In human behaviour, in particular individual as well as collective decision-making, point of no return has become a popular metaphor denoting a stage in an undertaking, project, or the like, where the person or people involved are unwilling to stop and think about what they are doing. Rather, they hasten to continue on their chosen course of action, which typically results in irrevocable commitment to the cause in question.

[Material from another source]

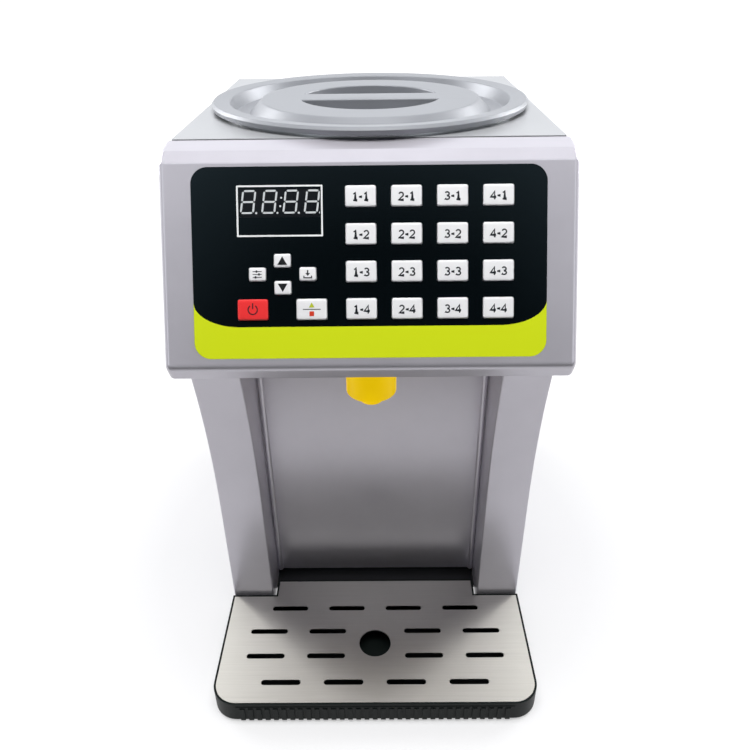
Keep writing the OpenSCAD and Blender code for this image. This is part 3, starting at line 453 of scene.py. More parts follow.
def prism(outline, bottom, top, at):
    """A flat outline, extruded from one height to another and put in place."""
    bm = bmesh.new()
    ring = [bm.verts.new((x * MM, y * MM, bottom * MM)) for x, y in outline]
    face = bm.faces.new(ring)
    grown = bmesh.ops.extrude_face_region(bm, geom=[face])
    raised = [v for v in grown["geom"] if isinstance(v, bmesh.types.BMVert)]
    bmesh.ops.translate(bm, verts=raised, vec=(0, 0, (top - bottom) * MM))
    bmesh.ops.recalc_face_normals(bm, faces=bm.faces)
    bm.transform(at)
    return bm


def joined(parts):
    """Several bmeshes in one. The parts are used up."""
    whole = bmesh.new()
    for part in parts:
        mesh = bpy.data.meshes.new("part")
        part.to_mesh(mesh)
        part.free()
        whole.from_mesh(mesh)
        bpy.data.meshes.remove(mesh)
    return whole


def arc(x, y, rx, ry, start, end, steps):
    """Points along an ellipse's arc, from one angle to another in degrees."""
    turns = [radians(start + (end - start) * i / steps) for i in range(steps + 1)]
    return [(x + rx * cos(t), y + ry * sin(t)) for t in turns]


def dot(x, y, r):
    """A small round dot's outline, with twelve points."""
    return arc(x, y, r, r, start=0, end=330, steps=11)


def round_box(x, y, w, h, r, steps=6):
    """A rectangle's outline about its middle, with round corners."""
    a, b = w / 2 - r, h / 2 - r
    return (
        arc(x + a, y + b, r, r, 0, 90, steps) + arc(x - a, y + b, r, r, 90, 180, steps)
        + arc(x - a, y - b, r, r, 180, 270, steps) + arc(x + a, y - b, r, r, 270, 360, steps)
    )


def filleted(corners, steps=5):
    """An open line through corners (x, y, radius), each rounded by an arc of its radius."""
    line = []
    for i, (x, y, radius) in enumerate(corners):
        spot = Vector((x, y))
        if not radius or i in (0, len(corners) - 1):
            line.append((x, y))
            continue
        before = (Vector(corners[i - 1][:2]) - spot).normalized()
        after = (Vector(corners[i + 1][:2]) - spot).normalized()
        half = before.angle(after) / 2
        centre = spot + (before + after).normalized() * radius / sin(half)
        start = spot + before * radius / tan(half) - centre
        turn = start.angle_signed(spot + after * radius / tan(half) - centre)
        for step in range(steps + 1):
            point = centre + Matrix.Rotation(-turn * step / steps, 2) @ start
            line.append((point.x, point.y))
    return line


def turned(profile, y, steps):
    """A closed profile of (radius, height) points, spun about a vertical axis at a Y."""
    bm = bmesh.new()
    points = [bm.verts.new((r * MM, 0, z * MM)) for r, z in profile]
    edges = [bm.edges.new(pair) for pair in zip(points, points[1:])]
    bmesh.ops.spin(
        bm, geom=points + edges, cent=(0, 0, 0), axis=(0, 0, 1), angle=2 * pi, steps=steps,
        use_merge=True,
    )
    merged(bm)
    bmesh.ops.recalc_face_normals(bm, faces=bm.faces)
    bmesh.ops.translate(bm, verts=bm.verts, vec=(0, y * MM, 0))
    return bm


def lofted(rings):
    """A skin through rings of points with as many points each, closed at both ends."""
    bm = bmesh.new()
    rows = [[bm.verts.new(Vector(p) * MM) for p in ring] for ring in rings]
    for low, high in zip(rows, rows[1:]):
        for i in range(len(low)):
            bm.faces.new((low[i - 1], low[i], high[i], high[i - 1]))
    bm.faces.new(rows[0])
    bm.faces.new(rows[-1])
    merged(bm)
    bmesh.ops.recalc_face_normals(bm, faces=bm.faces)
    return bm


# ---- The control face ----

OVERLAY_T = 0.6
FACE_TILT = radians(27.15)
overlay_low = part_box("control_overlay")[0]
FACE = (
    Matrix.Translation((0, overlay_low.y, overlay_low.z + OVERLAY_T * MM * sin(FACE_TILT)))
    @ Matrix.Rotation(radians(90) - FACE_TILT, 4, "X")
)
TO_FACE = FACE.inverted()


def face_box(name):
    """A node's lowest and highest corners on the control face, in millimetres."""
    points = [TO_FACE @ v.co / MM for v in frame["nodes"][name].data.vertices]
    return (
        Vector(min(p[i] for p in points) for i in range(3)),
        Vector(max(p[i] for p in points) for i in range(3)),
    )


overlay_lo, overlay_hi = face_box("control_overlay")
display_lo, display_hi = face_box("display_module")
KEY_NAMES = sorted(name for name in frame["nodes"] if name.startswith("key_"))
KEY_LIP = 1.2
KEY_GAP = 0.35
KEY_CORNER = 1.3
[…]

The flaw in the analogy concerns the inevitability of having to go on in the same direction. Whereas the pilot really has no sensible alternative to carrying on, generally humans at critical points in their lives are still free agents[?] and thus do have the power to change their course of action. If they decide not to it may be because they are afraid of, and are trying to avoid, exposure, criticism, or ridicule. If you turn back to where you started, you admit that most of the things you have been doing since have been wrong. Accordingly, changing your mind and your course of action is the more difficult of the two options, even when that would be better. What is more, the farther you have already proceeded the more difficult it is to return. This phenomenon leads many people to believe that for them a complete change of course is impossible.
In Christianity, the notion of repentance also implies a reversal (metanoete[?]) and future change of behaviour.
In its metaphorical sense, passing the point of no return can be used synonymously with crossing the Rubicon (see Julius Caesar, 49 BC).
Point of no return has also been used in connection with male orgasm and ejaculation.